Copy each line of the listing below exactly.

╭─ DATASET SECTION

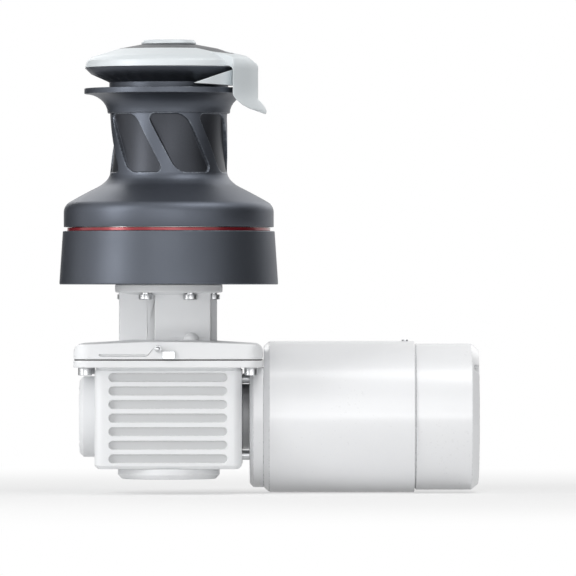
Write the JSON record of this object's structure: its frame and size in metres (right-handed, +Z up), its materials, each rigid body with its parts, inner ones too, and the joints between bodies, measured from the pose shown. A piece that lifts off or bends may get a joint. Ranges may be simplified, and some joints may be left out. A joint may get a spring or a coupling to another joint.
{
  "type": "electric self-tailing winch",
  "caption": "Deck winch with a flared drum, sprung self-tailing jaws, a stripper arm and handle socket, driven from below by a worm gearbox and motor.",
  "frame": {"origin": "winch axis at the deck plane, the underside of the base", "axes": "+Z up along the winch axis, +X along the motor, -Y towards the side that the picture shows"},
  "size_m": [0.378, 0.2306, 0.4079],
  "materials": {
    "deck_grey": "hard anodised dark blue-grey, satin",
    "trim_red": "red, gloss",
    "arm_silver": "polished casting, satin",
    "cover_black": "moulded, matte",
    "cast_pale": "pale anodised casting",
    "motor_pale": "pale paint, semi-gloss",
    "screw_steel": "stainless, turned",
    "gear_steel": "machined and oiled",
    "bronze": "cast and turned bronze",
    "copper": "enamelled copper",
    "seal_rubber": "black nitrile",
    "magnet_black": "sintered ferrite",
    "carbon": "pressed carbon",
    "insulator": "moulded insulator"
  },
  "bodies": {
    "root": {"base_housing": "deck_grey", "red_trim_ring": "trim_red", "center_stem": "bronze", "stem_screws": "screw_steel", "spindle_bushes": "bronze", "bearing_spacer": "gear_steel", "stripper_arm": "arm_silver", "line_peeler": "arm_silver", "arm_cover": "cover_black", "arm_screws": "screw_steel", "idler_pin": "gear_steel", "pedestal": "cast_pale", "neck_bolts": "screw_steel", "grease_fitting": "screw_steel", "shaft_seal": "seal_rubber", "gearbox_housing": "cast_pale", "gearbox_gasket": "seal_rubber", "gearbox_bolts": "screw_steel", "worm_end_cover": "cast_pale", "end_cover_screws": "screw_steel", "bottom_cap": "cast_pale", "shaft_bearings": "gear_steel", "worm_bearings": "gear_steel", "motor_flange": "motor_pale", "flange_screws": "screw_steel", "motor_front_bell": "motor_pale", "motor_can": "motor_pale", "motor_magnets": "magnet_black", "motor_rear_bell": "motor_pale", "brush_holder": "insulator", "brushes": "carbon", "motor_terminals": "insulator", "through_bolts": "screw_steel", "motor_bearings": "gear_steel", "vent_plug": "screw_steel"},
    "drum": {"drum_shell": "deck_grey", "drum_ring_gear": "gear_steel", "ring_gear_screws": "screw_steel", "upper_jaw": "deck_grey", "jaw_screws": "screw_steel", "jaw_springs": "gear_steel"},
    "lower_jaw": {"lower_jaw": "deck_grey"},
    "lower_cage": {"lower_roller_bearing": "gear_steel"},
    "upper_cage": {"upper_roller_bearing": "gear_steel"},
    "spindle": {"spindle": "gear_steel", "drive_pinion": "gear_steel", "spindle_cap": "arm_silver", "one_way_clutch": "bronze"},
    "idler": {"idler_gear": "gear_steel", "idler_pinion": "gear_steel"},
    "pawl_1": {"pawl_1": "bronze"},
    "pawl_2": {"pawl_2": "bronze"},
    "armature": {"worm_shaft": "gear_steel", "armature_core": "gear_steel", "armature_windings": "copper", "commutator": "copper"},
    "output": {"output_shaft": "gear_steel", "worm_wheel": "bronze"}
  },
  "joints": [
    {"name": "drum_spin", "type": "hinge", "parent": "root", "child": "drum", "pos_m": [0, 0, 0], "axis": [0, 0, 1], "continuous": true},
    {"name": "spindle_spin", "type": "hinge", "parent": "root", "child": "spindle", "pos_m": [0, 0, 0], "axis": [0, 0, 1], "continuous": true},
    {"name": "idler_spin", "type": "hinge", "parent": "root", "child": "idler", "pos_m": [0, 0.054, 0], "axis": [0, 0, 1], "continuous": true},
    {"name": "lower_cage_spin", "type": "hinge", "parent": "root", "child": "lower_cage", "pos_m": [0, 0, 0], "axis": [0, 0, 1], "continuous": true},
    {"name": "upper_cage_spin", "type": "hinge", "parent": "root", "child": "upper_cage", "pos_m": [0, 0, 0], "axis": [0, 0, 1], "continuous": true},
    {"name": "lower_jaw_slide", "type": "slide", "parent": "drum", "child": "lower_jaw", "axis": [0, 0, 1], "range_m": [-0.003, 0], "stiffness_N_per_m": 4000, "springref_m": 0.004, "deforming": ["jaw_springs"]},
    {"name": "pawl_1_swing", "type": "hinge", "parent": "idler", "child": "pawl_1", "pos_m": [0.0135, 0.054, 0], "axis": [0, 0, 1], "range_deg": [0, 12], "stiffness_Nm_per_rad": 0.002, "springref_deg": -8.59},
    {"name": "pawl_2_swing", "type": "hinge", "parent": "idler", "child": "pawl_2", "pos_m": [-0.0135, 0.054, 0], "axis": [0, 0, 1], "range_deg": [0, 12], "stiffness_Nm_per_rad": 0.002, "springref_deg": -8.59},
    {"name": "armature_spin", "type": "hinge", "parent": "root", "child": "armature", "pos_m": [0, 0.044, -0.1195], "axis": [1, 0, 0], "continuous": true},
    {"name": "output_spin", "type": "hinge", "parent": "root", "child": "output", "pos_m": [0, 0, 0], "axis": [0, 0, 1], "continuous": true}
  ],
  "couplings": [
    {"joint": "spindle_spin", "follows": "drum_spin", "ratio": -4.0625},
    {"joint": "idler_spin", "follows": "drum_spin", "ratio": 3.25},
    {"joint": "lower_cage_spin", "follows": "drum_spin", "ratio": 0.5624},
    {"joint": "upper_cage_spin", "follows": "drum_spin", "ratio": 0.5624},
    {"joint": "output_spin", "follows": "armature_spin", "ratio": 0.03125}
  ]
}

╰─

TASK SOLUTION:
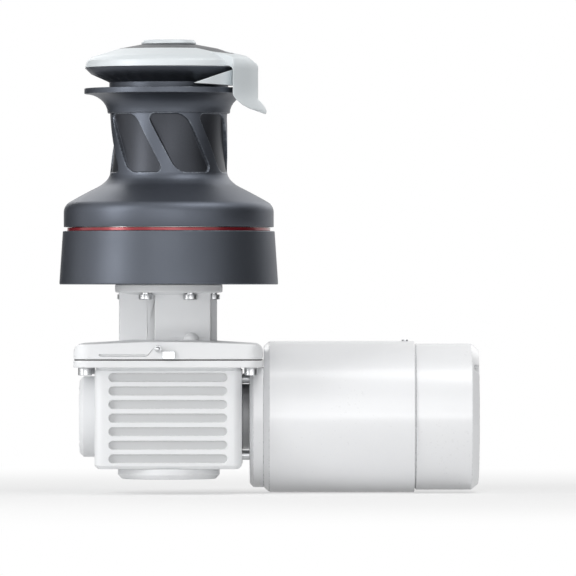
Write the JSON record of this object's structure: its frame and size in metres (right-handed, +Z up), its materials, each rigid body with its parts, inner ones too, and the joints between bodies, measured from the pose shown. A piece that lifts off or bends may get a joint. Ranges may be simplified, and some joints may be left out. A joint may get a spring or a coupling to another joint.
{
  "type": "electric self-tailing winch",
  "caption": "Deck winch with a flared drum, sprung self-tailing jaws, a stripper arm and handle socket, driven from below by a worm gearbox and motor.",
  "frame": {"origin": "winch axis at the deck plane, the underside of the base", "axes": "+Z up along the winch axis, +X along the motor, -Y towards the side that the picture shows"},
  "size_m": [0.378, 0.2306, 0.4079],
  "materials": {
    "deck_grey": "hard anodised dark blue-grey, satin",
    "trim_red": "red, gloss",
    "arm_silver": "polished casting, satin",
    "cover_black": "moulded, matte",
    "cast_pale": "pale anodised casting",
    "motor_pale": "pale paint, semi-gloss",
    "screw_steel": "stainless, turned",
    "gear_steel": "machined and oiled",
    "bronze": "cast and turned bronze",
    "copper": "enamelled copper",
    "seal_rubber": "black nitrile",
    "magnet_black": "sintered ferrite",
    "carbon": "pressed carbon",
    "insulator": "moulded insulator"
  },
  "bodies": {
    "root": {"base_housing": "deck_grey", "red_trim_ring": "trim_red", "center_stem": "bronze", "stem_screws": "screw_steel", "spindle_bushes": "bronze", "bearing_spacer": "gear_steel", "stripper_arm": "arm_silver", "line_peeler": "arm_silver", "arm_cover": "cover_black", "arm_screws": "screw_steel", "idler_pin": "gear_steel", "pedestal": "cast_pale", "neck_bolts": "screw_steel", "grease_fitting": "screw_steel", "shaft_seal": "seal_rubber", "gearbox_housing": "cast_pale", "gearbox_gasket": "seal_rubber", "gearbox_bolts": "screw_steel", "worm_end_cover": "cast_pale", "end_cover_screws": "screw_steel", "bottom_cap": "cast_pale", "shaft_bearings": "gear_steel", "worm_bearings": "gear_steel", "motor_flange": "motor_pale", "flange_screws": "screw_steel", "motor_front_bell": "motor_pale", "motor_can": "motor_pale", "motor_magnets": "magnet_black", "motor_rear_bell": "motor_pale", "brush_holder": "insulator", "brushes": "carbon", "motor_terminals": "insulator", "through_bolts": "screw_steel", "motor_bearings": "gear_steel", "vent_plug": "screw_steel"},
    "drum": {"drum_shell": "deck_grey", "drum_ring_gear": "gear_steel", "ring_gear_screws": "screw_steel", "upper_jaw": "deck_grey", "jaw_screws": "screw_steel", "jaw_springs": "gear_steel"},
    "lower_jaw": {"lower_jaw": "deck_grey"},
    "lower_cage": {"lower_roller_bearing": "gear_steel"},
    "upper_cage": {"upper_roller_bearing": "gear_steel"},
    "spindle": {"spindle": "gear_steel", "drive_pinion": "gear_steel", "spindle_cap": "arm_silver", "one_way_clutch": "bronze"},
    "idler": {"idler_gear": "gear_steel", "idler_pinion": "gear_steel"},
    "pawl_1": {"pawl_1": "bronze"},
    "pawl_2": {"pawl_2": "bronze"},
    "armature": {"worm_shaft": "gear_steel", "armature_core": "gear_steel", "armature_windings": "copper", "commutator": "copper"},
    "output": {"output_shaft": "gear_steel", "worm_wheel": "bronze"}
  },
  "joints": [
    {"name": "drum_spin", "type": "hinge", "parent": "root", "child": "drum", "pos_m": [0, 0, 0], "axis": [0, 0, 1], "continuous": true},
    {"name": "spindle_spin", "type": "hinge", "parent": "root", "child": "spindle", "pos_m": [0, 0, 0], "axis": [0, 0, 1], "continuous": true},
    {"name": "idler_spin", "type": "hinge", "parent": "root", "child": "idler", "pos_m": [0, 0.054, 0], "axis": [0, 0, 1], "continuous": true},
    {"name": "lower_cage_spin", "type": "hinge", "parent": "root", "child": "lower_cage", "pos_m": [0, 0, 0], "axis": [0, 0, 1], "continuous": true},
    {"name": "upper_cage_spin", "type": "hinge", "parent": "root", "child": "upper_cage", "pos_m": [0, 0, 0], "axis": [0, 0, 1], "continuous": true},
    {"name": "lower_jaw_slide", "type": "slide", "parent": "drum", "child": "lower_jaw", "axis": [0, 0, 1], "range_m": [-0.003, 0], "stiffness_N_per_m": 4000, "springref_m": 0.004, "deforming": ["jaw_springs"]},
    {"name": "pawl_1_swing", "type": "hinge", "parent": "idler", "child": "pawl_1", "pos_m": [0.0135, 0.054, 0], "axis": [0, 0, 1], "range_deg": [0, 12], "stiffness_Nm_per_rad": 0.002, "springref_deg": -8.59},
    {"name": "pawl_2_swing", "type": "hinge", "parent": "idler", "child": "pawl_2", "pos_m": [-0.0135, 0.054, 0], "axis": [0, 0, 1], "range_deg": [0, 12], "stiffness_Nm_per_rad": 0.002, "springref_deg": -8.59},
    {"name": "armature_spin", "type": "hinge", "parent": "root", "child": "armature", "pos_m": [0, 0.044, -0.1195], "axis": [1, 0, 0], "continuous": true},
    {"name": "output_spin", "type": "hinge", "parent": "root", "child": "output", "pos_m": [0, 0, 0], "axis": [0, 0, 1], "continuous": true}
  ],
  "couplings": [
    {"joint": "spindle_spin", "follows": "drum_spin", "ratio": -4.0625},
    {"joint": "idler_spin", "follows": "drum_spin", "ratio": 3.25},
    {"joint": "lower_cage_spin", "follows": "drum_spin", "ratio": 0.5624},
    {"joint": "upper_cage_spin", "follows": "drum_spin", "ratio": 0.5624},
    {"joint": "output_spin", "follows": "armature_spin", "ratio": 0.03125}
  ]
}